Shawn Faulkner

No. 28, 22, 25
- Position: Running back

Personal information
- Born: June 22, 1962 (age 63) Port Huron, Michigan, U.S.
- Listed height: 6 ft 0 in (1.83 m)
- Listed weight: 195 lb (88 kg)

Career information
- High school: Port Huron (MI) Central
- College: Western Michigan

Career history
- 1984: Michigan Panthers
- 1985: Oakland Invaders
- 1986: Montreal Alouettes
- 1987: Ottawa Rough Riders
- 1988–1989: Calgary Stampeders
- 1992: Tampa Bay Storm
- Stats at ArenaFan.com

= Shawn Faulkner =

American gridiron football player (born 1962)
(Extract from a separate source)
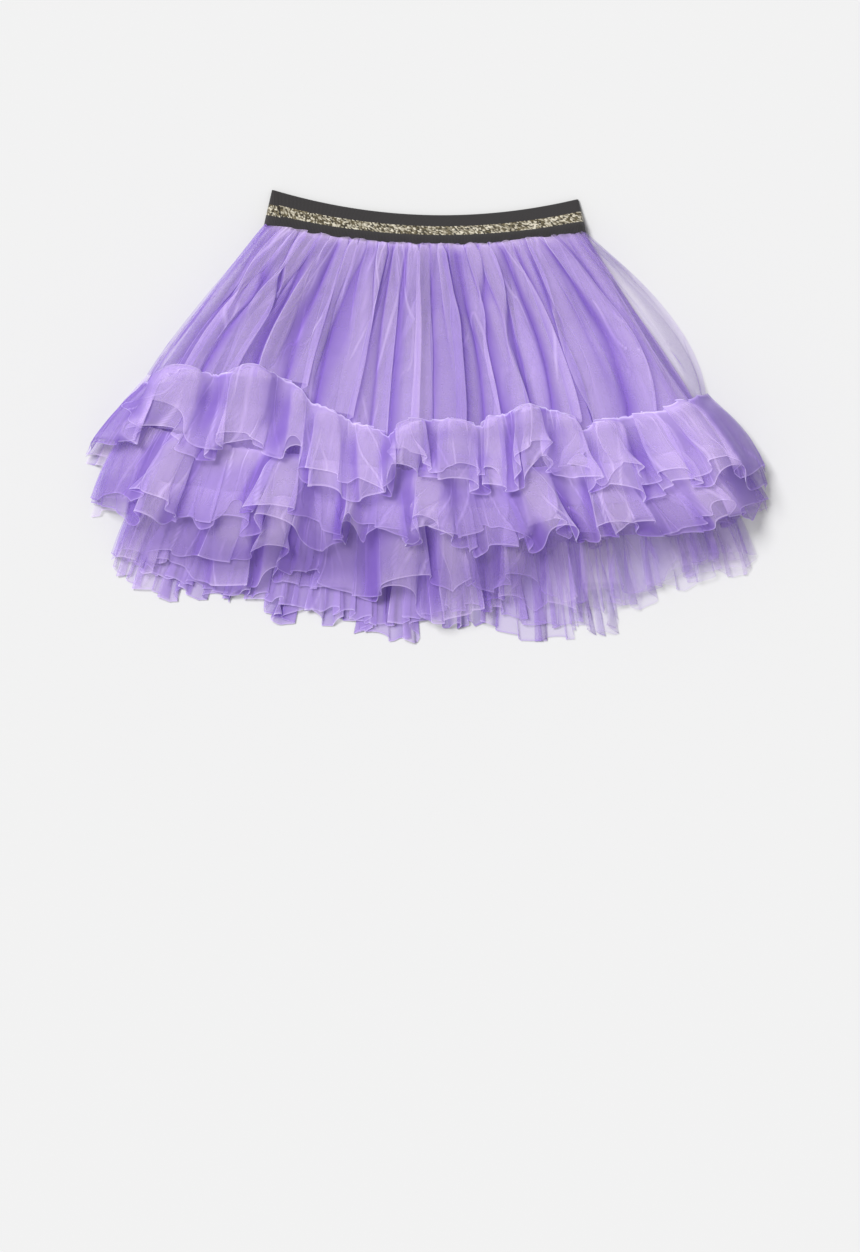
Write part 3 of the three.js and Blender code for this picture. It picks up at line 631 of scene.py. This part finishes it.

Shawn Faulkner (born June 22, 1962) is an American former football running back who played four seasons in the Canadian Football League (CFL) with the Montreal Alouettes, Ottawa Rough Riders and Calgary Stampeders. He played college football at Western Michigan University. He was also a member of the Michigan Panthers, Oakland Invaders and Tampa Bay Storm.

==Early life==
Faulkner played high school football at Port Huron Central High School in Port Huron, Michigan. He also participated in track, twice qualifying for the state finals in the low hurdles and high jump. He was also named the team's Most Outstanding Runner. Faulkner also wrestled for two years.

==College career==
Faulkner played for the Western Michigan Broncos from 1980 to 1983. He was NCAA Division I-A's second leading rusher with 1,668 yards his senior season in 1983. He twice earned All-Mid-American Conference honors. Faulkner recorded career totals of 3,341 yards and 15 touchdowns on 761 rushing attempts.

==Professional career==
Faulkner played for the Michigan Panthers of the United States Football League (USFL) in 1984. He played in eighteen games for the USFL's Oakland Invaders during the 1985 season. He played in six games for the Montreal Alouettes of the CFL in 1986. Faulkner played in five games for the Ottawa Rough Riders of the CFL during the 1987 season. He played in eighteen games for the CFL's Calgary Stampeders from 1988 to 1989. He played for the Tampa Bay Storm of the Arena Football League in 1992.